### Stated exercise
Look for the word "picture" in each line and report the count of matching lines, with nothing added.

### Input records
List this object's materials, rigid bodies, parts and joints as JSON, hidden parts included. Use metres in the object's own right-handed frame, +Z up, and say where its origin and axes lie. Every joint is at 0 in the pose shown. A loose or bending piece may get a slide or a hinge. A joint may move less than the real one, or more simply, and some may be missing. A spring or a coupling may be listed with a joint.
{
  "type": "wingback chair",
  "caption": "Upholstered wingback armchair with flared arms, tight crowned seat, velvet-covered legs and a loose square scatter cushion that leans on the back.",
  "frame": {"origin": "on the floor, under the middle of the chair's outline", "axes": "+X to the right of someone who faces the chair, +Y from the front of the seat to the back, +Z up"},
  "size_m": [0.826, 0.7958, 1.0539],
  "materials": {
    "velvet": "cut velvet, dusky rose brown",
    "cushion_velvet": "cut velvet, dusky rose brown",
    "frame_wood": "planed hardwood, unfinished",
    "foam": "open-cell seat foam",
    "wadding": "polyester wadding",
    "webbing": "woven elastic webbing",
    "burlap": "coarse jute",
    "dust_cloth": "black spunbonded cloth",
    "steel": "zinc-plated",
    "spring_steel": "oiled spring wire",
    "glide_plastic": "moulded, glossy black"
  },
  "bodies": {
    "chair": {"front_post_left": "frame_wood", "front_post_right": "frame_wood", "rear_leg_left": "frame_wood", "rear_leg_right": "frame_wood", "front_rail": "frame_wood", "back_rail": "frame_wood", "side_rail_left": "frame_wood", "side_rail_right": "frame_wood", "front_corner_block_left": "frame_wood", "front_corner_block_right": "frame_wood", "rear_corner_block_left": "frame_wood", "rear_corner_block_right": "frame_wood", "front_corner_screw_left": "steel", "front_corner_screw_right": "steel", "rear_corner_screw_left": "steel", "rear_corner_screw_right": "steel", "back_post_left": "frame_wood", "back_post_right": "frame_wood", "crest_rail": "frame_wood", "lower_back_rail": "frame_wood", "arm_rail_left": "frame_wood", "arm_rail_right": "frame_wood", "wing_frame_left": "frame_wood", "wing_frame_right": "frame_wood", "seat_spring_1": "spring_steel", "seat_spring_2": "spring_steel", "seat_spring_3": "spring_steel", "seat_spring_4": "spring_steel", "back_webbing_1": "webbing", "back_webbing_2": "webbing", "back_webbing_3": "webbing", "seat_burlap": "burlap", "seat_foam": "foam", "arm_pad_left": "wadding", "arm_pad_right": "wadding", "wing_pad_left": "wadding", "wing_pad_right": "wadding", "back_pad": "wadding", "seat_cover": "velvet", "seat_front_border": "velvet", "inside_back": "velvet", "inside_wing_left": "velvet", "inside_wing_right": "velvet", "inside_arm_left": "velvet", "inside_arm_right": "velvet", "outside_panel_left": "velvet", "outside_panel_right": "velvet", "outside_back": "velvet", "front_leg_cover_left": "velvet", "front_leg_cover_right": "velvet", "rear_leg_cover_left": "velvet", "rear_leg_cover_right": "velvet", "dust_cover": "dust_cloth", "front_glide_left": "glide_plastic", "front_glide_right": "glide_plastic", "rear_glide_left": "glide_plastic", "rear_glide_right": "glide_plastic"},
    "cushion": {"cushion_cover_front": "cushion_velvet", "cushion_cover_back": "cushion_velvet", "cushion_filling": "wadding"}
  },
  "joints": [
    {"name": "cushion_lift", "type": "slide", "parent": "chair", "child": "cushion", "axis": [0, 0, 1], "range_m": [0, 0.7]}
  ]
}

==

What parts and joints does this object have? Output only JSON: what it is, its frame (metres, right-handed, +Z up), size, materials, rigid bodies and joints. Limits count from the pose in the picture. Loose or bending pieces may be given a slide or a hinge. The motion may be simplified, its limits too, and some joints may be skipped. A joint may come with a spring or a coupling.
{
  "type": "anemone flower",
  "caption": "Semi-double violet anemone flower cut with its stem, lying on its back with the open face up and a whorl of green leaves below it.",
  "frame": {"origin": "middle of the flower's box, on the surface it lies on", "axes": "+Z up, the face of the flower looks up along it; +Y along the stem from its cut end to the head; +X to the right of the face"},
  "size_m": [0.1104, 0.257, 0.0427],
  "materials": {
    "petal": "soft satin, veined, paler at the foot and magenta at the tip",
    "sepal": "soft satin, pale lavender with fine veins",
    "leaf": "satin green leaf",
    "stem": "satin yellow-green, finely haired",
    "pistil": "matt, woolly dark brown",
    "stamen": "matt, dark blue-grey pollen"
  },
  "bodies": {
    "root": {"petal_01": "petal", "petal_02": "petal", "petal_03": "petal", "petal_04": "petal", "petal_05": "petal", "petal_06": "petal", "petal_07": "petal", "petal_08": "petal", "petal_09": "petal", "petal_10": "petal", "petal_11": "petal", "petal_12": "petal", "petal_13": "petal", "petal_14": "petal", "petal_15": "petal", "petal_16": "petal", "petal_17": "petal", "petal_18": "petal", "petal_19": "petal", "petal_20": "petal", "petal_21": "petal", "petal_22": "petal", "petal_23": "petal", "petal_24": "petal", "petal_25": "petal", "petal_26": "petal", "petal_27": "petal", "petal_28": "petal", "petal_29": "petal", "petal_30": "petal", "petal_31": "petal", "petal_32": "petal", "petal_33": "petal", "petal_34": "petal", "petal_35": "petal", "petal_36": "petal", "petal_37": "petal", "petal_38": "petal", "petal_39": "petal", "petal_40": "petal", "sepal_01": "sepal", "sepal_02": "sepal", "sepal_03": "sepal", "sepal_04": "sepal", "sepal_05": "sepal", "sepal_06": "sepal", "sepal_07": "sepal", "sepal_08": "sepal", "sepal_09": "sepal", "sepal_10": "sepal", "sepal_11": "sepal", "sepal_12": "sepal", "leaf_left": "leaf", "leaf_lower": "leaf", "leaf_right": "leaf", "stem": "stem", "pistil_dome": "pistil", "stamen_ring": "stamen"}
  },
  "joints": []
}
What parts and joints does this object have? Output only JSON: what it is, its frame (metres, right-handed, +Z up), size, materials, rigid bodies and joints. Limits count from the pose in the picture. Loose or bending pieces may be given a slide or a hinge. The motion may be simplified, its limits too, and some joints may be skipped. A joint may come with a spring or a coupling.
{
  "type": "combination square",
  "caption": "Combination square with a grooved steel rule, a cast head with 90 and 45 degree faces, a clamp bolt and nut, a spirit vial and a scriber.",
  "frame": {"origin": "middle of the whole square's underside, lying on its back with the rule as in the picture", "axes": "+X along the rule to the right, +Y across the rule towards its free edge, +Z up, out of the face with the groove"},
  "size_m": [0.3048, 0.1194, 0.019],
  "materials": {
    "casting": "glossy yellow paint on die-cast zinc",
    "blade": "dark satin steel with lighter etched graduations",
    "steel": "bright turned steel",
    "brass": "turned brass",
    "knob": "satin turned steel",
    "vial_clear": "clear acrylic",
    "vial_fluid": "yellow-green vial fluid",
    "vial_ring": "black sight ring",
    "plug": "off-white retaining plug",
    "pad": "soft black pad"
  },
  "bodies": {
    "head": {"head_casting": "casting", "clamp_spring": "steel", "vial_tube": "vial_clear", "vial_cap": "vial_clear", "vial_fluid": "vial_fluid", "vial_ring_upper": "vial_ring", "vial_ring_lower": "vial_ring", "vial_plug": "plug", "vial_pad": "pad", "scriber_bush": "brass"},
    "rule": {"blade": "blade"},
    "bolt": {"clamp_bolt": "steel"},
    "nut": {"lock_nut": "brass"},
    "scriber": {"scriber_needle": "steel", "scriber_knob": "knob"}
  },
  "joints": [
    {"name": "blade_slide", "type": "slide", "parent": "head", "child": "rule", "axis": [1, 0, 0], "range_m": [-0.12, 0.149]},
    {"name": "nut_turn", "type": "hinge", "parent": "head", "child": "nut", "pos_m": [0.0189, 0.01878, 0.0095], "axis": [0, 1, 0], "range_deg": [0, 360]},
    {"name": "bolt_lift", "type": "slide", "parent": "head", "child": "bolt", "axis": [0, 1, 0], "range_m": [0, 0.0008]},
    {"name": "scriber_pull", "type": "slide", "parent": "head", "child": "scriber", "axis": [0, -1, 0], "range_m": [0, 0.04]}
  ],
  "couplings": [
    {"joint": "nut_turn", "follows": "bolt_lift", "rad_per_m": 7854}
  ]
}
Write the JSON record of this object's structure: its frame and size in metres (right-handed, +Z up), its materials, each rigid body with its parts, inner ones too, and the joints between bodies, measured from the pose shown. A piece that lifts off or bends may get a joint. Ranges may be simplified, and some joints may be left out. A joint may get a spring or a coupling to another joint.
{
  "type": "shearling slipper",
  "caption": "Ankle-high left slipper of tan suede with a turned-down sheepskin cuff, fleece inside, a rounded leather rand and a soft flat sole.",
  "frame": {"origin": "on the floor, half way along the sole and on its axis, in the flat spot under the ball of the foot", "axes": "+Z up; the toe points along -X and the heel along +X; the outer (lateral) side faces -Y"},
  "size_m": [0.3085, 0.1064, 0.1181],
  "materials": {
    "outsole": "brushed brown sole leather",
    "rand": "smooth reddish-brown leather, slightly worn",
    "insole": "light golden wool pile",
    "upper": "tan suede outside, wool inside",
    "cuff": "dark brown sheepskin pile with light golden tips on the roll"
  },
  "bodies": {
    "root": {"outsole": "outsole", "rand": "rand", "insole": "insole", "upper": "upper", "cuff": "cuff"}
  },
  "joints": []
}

==

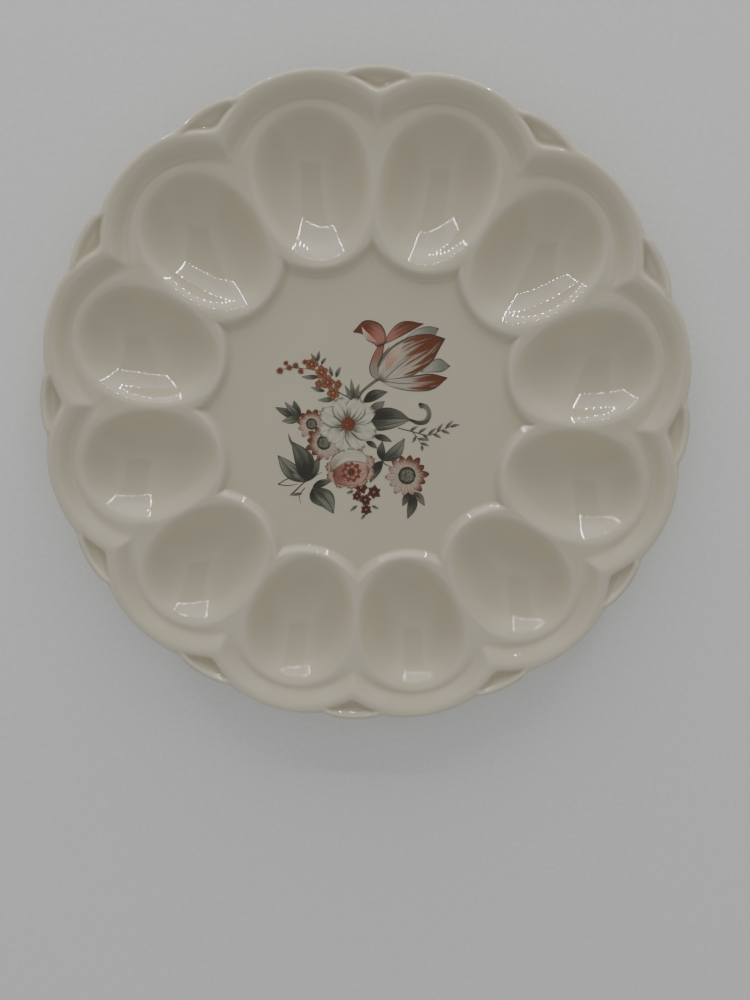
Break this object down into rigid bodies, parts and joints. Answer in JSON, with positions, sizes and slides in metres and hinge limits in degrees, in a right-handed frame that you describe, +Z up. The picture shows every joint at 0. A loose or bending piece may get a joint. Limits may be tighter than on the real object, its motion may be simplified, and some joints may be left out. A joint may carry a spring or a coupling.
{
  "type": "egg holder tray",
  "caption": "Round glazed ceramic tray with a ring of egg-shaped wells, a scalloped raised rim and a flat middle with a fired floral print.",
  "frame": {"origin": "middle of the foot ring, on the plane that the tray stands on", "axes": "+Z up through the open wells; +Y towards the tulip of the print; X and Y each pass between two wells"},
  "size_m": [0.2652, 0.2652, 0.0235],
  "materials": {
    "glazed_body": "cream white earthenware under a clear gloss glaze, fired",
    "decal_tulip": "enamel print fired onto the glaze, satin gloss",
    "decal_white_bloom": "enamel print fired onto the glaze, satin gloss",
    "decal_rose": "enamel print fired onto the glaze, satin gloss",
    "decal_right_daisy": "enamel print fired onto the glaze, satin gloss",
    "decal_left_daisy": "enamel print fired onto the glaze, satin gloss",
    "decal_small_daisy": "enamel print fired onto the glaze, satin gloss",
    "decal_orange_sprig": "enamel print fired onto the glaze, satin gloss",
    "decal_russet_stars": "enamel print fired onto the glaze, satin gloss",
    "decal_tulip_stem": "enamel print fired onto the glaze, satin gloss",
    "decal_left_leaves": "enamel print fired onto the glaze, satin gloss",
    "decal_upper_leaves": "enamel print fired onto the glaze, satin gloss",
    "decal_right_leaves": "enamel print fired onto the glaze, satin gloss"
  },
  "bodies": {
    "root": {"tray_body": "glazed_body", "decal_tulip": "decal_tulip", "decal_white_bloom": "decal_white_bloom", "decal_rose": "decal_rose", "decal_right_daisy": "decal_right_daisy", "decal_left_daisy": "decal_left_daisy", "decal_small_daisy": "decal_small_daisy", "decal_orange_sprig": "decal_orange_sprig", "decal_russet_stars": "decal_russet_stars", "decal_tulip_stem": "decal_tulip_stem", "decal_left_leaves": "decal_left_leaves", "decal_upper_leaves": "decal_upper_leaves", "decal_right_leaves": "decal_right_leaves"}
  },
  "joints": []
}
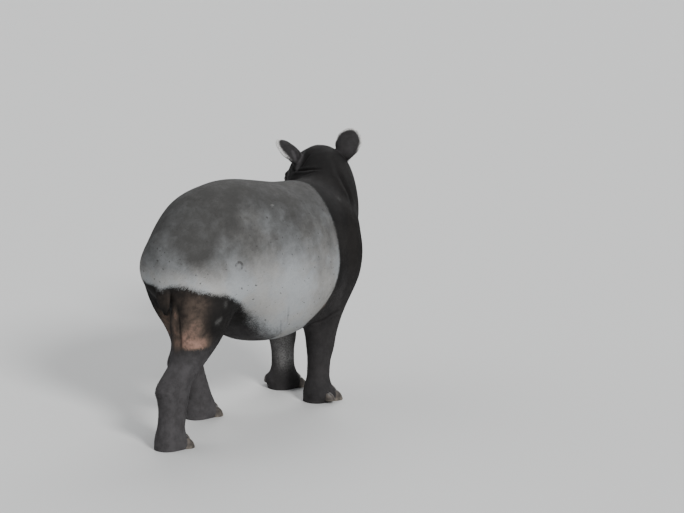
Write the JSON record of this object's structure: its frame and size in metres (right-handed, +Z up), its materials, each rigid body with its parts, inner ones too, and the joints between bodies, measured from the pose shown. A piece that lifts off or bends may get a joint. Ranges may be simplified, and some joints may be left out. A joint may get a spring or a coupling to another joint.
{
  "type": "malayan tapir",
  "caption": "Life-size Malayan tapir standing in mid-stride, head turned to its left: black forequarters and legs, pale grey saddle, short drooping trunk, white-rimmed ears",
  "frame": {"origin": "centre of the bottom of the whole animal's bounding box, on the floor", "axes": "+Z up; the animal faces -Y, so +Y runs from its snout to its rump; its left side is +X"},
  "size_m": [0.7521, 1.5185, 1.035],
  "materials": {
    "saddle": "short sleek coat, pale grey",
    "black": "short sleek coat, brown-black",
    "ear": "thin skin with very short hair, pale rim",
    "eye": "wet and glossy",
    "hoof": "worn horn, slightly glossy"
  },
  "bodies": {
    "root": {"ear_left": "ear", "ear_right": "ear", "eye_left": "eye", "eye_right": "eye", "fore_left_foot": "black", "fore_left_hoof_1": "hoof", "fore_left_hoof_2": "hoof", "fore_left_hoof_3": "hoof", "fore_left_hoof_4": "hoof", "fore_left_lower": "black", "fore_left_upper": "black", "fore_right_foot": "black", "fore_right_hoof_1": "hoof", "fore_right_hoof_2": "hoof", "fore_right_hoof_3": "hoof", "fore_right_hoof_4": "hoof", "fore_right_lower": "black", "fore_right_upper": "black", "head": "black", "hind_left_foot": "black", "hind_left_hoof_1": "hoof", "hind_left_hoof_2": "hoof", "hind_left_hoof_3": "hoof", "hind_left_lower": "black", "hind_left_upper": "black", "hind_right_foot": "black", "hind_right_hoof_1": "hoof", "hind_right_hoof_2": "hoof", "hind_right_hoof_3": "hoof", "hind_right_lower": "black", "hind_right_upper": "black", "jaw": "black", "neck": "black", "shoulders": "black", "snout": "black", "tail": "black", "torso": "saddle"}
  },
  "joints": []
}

### Solution to this problem
4